8. A method comprising: obtaining an NMR measurement and an interior image from a sample wherein a an ultra-low field NMR system probes the sample and produces the NMR measurement and wherein a sampling temperature, prepolarizing field, and measurement field are known;analyzing the NMR measurement to obtain at least one measurement feature;searching for the at least one measurement feature within a reference library comprising at least one NMR hazardous material reference to determine if the sample comprises a hazardous material.

9. The system of claim 8 wherein the interior image is an NMR image produced by the ultra-low field NMR system.

10. The system of claim 8 wherein the ultra-low field NMR system comprises a sensor array, wherein spatial sensitivity encoding is used to provide an image of the target volume within the sample; and wherein the NMR measurement corresponds to a composition within the target volume.

11. The system of claim 8 further comprising identifying a target volume from the interior image, wherein the ultra-low field NMR system comprises a sensor array, wherein the spatial dependence of the prepolarizing and measurement fields are used to produce an image of the target volume, and wherein the NMR measurement corresponds to a composition with the target volume.

12. A method comprising: passing an container through a scanning system comprising an ultra-low field NMR system wherein the container is unopened, wherein the ultra-low field NMR system probes the container and produces an NMR measurement and wherein a sampling temperature, prepolarizing field, and measurement field are known;analyzing the NMR measurement to obtain at least one measurement feature;searching for the at least one measurement feature within a database comprising at least one NMR hazardous material reference to determine if the sample comprises a hazardous material.

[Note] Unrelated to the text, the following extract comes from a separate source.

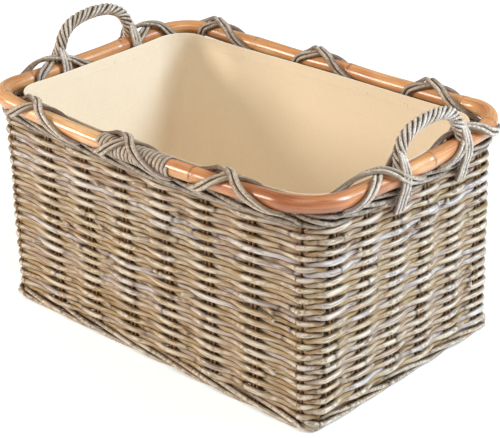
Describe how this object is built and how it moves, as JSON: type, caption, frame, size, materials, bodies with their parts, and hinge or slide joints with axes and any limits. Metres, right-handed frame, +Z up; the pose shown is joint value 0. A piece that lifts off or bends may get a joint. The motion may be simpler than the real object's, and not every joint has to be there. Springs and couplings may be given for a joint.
{
  "type": "lined log basket",
  "caption": "Rectangular woven cane log basket with a lashed bent-cane rim, roped end handles and a lift-out cotton liner.",
  "frame": {"origin": "middle of the underside, on the surface the basket stands on", "axes": "+X along the long side to the right end, +Y to the back, +Z up; the front long side, with the bound joint of the rim, faces -Y"},
  "size_m": [0.6328, 0.4108, 0.378],
  "materials": {
    "weave_cane": "grey-washed round cane, matt with a slight bark sheen",
    "stake_cane": "dark unsplit cane, matt",
    "border_cane": "grey-brown twisted cane, matt",
    "band_cane": "tight dark cane, satin",
    "rim_cane": "peeled and oiled cane pole, semi-gloss, with growth rings",
    "binding_cane": "flat split cane, satin",
    "lashing_cane": "grey-brown round cane, satin",
    "handle_cane": "grey-beige twisted cane, matt",
    "core_cane": "plain cane, hidden",
    "liner_cloth": "unbleached cotton canvas with faint flecks"
  },
  "bodies": {
    "basket": {"foot_border": "border_cane", "base_weave": "weave_cane", "base_sticks": "stake_cane", "front_weave": "weave_cane", "back_weave": "weave_cane", "left_weave": "weave_cane", "right_weave": "weave_cane", "front_right_corner_weave": "weave_cane", "back_right_corner_weave": "weave_cane", "back_left_corner_weave": "weave_cane", "front_left_corner_weave": "weave_cane", "front_stakes": "stake_cane", "back_stakes": "stake_cane", "left_stakes": "stake_cane", "right_stakes": "stake_cane", "corner_stakes": "stake_cane", "top_band": "band_cane", "rim_pole": "rim_cane", "splice_binding": "binding_cane", "front_lashing": "lashing_cane", "back_lashing": "lashing_cane", "left_lashing": "lashing_cane", "right_lashing": "lashing_cane", "left_handle_core": "core_cane", "right_handle_core": "core_cane", "left_handle_rope": "handle_cane", "right_handle_rope": "handle_cane", "left_handle_ties": "handle_cane", "right_handle_ties": "handle_cane"},
    "liner": {"liner_front": "liner_cloth", "liner_back": "liner_cloth", "liner_left": "liner_cloth", "liner_right": "liner_cloth", "liner_floor": "liner_cloth"}
  },
  "joints": [
    {"name": "liner_lift", "type": "slide", "parent": "basket", "child": "liner", "axis": [0, 0, 1], "range_m": [0, 0.37]}
  ]
}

13. The method of claim 12 wherein the container is luggage.

14. The method of claim 12 wherein the container is a shipping container.

15. The method of claim 12 wherein the container comprises a conductive shell.

16. The method of claim 12 wherein the container contains smaller containers comprising conductive shells.

17. The method of claim 12 further comprising obtaining an interior image of the container wherein the scanning system further comprises an interior imaging system.

18. The method of claim 17 wherein the interior imaging system and the ultra-low field NMR system are the same system.

19. The method of claim 18 further comprising identifying a target volume within the container, wherein the ultra-low field NMR system comprises a sensor array, and wherein the NMR measurement corresponds to a composition with the target volume.

20. The method of claim 19 wherein the at least one measurement feature comprises T1.